Wasserstein-2 rates of $O(\sqrt{d}\,h)$ or $O(d^{\theta}h)$ for projected/tamed variants without global Lipschitzness (Wang et al., 30 Sep 2025)
Query complexity $O(\kappa^{4/3} \epsilon^{-2/3})$ or $O(\kappa \log(1/\varepsilon))$ in $W_2$ for strongly convex problems (Yu et al., 2023, Yu et al., 22 Feb 2024)
Rigorous confidence intervals for statistical estimates via CLTs (He et al., 2020)
Empirical superiority in convergence versus ULA and deterministic midpoint, particularly for diffusion model sampling and score-based generative models (Kandasamy et al., 27 May 2024)

6. Comparison with Other Langevin Integrators

Method	Complexity (KL/ $W_2$ )	Bias Order
ULA/Euler	$\widetilde{O}(\kappa^2 d \varepsilon^{-2})$	$O(h)$
RLMC	$\widetilde{O}(\kappa^{5/4} d^{1/4} \varepsilon^{-1/2})$	$O(h^{1/2})$ (overdamped)
PRLMC (Poisson)	$\widetilde{O}(\kappa \log(1/\varepsilon))$ (W $_2$ )	$O(h^{3/2})$ (underdamped)
Verlet+Midpoint	$\widetilde{O}(\kappa^{3/2} \epsilon^{-2/3})$	$O(h^{3/2})$
Parallel RLMC	$O(\kappa \log(1/\varepsilon))$ wall-clock time	$O(h^{1/2})$

RLMC and its Poisson and parallel variants offer quantifiable improvements in strong and weak error rates, dimensional scaling, and practical runtime, especially compared to Euler–Maruyama and deterministic midpoint schemes (Zhang, 17 Jul 2025, He et al., 2020, Yu et al., 22 Feb 2024).

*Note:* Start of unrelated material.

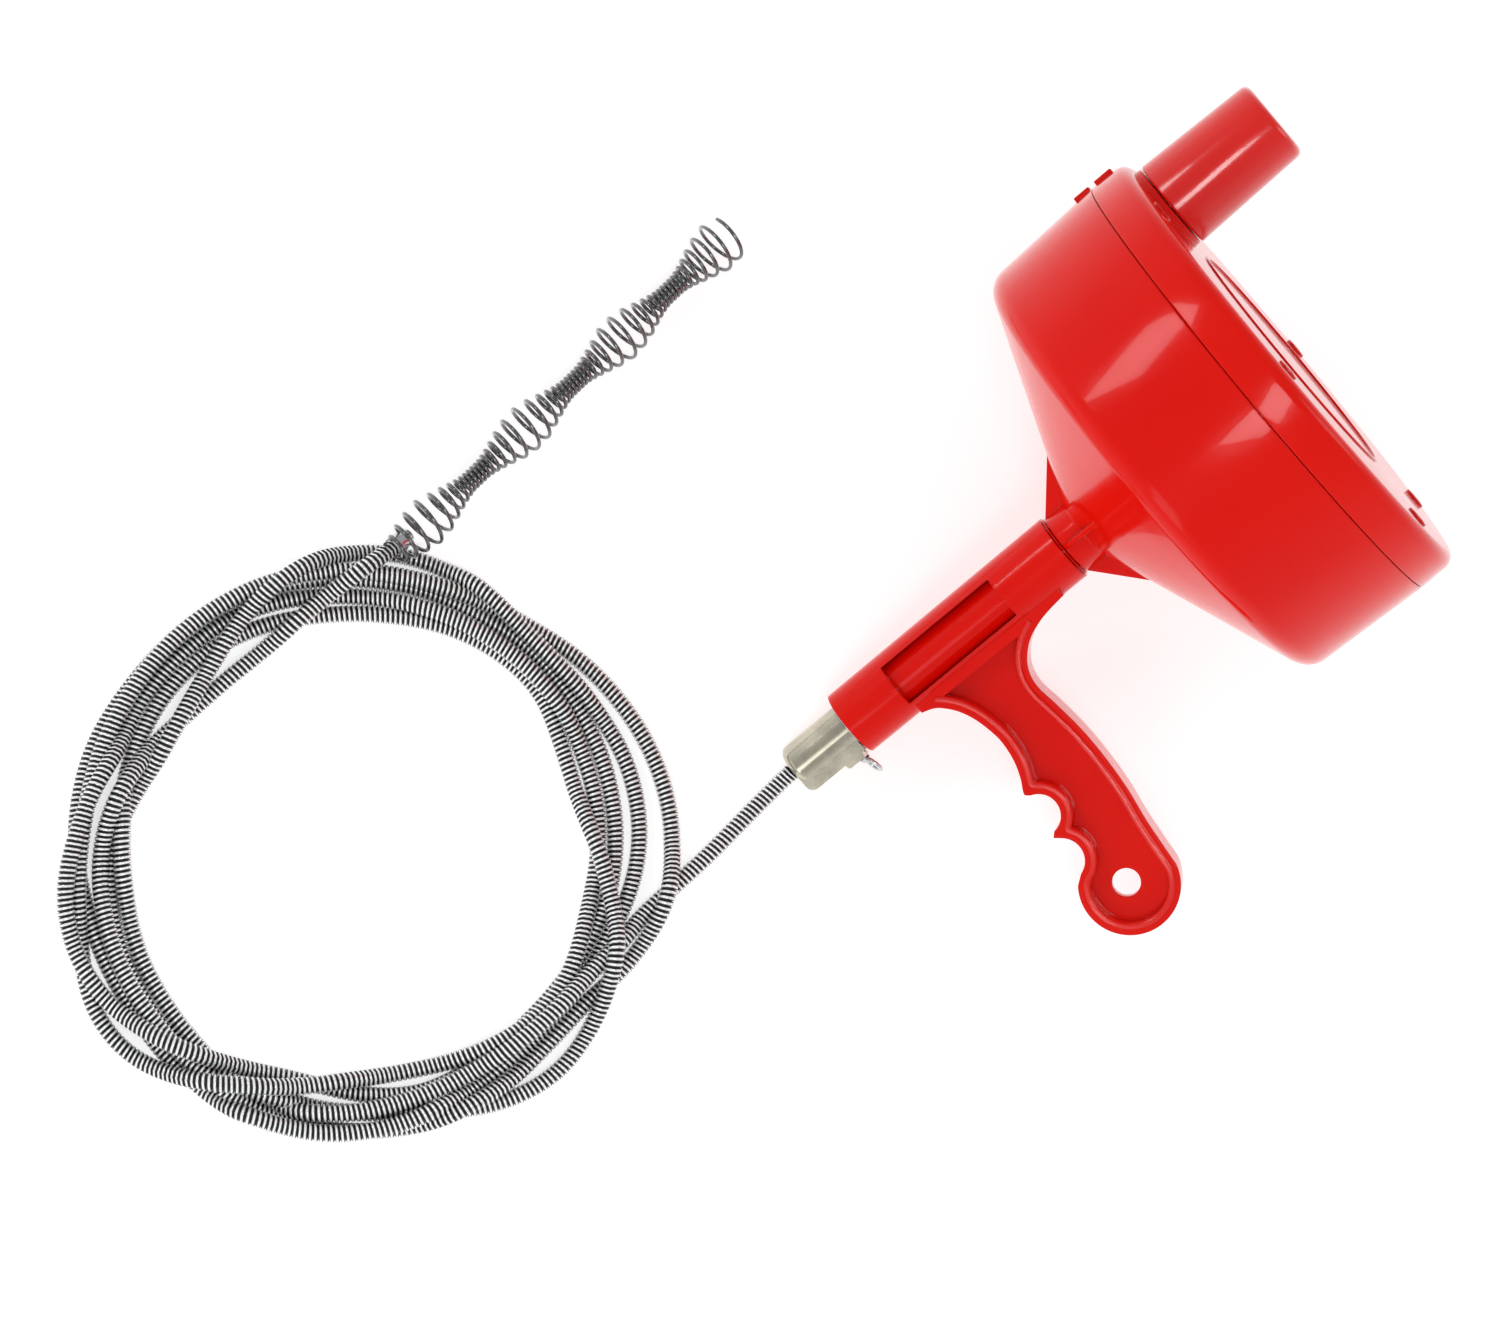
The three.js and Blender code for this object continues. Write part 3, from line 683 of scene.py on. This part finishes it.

7. Open Directions and Extensions

Ongoing research explores RLMC under nonconvexity, with dissipativity and LSI replacing log-concavity (Wang et al., 30 Sep 2025), extension to manifold Langevin sampling, and analysis in statistical inference tasks where ergodicity and higher-order bias impact sample quality. Further generalizations involve tamed and projected variants for unbounded drifts, and double-midpoint constructions for kinetic Langevin dynamics requiring third-order regularity.

Recent results point towards RLMC as an optimal integrator for a range of stochastic sampling problems, with minimal assumptions and strong complexity guarantees, bridging theoretical advances with empirical acceleration in applications to high-dimensional Bayesian inference and generative modeling (Shen et al., 17 Nov 2025, Kandasamy et al., 27 May 2024).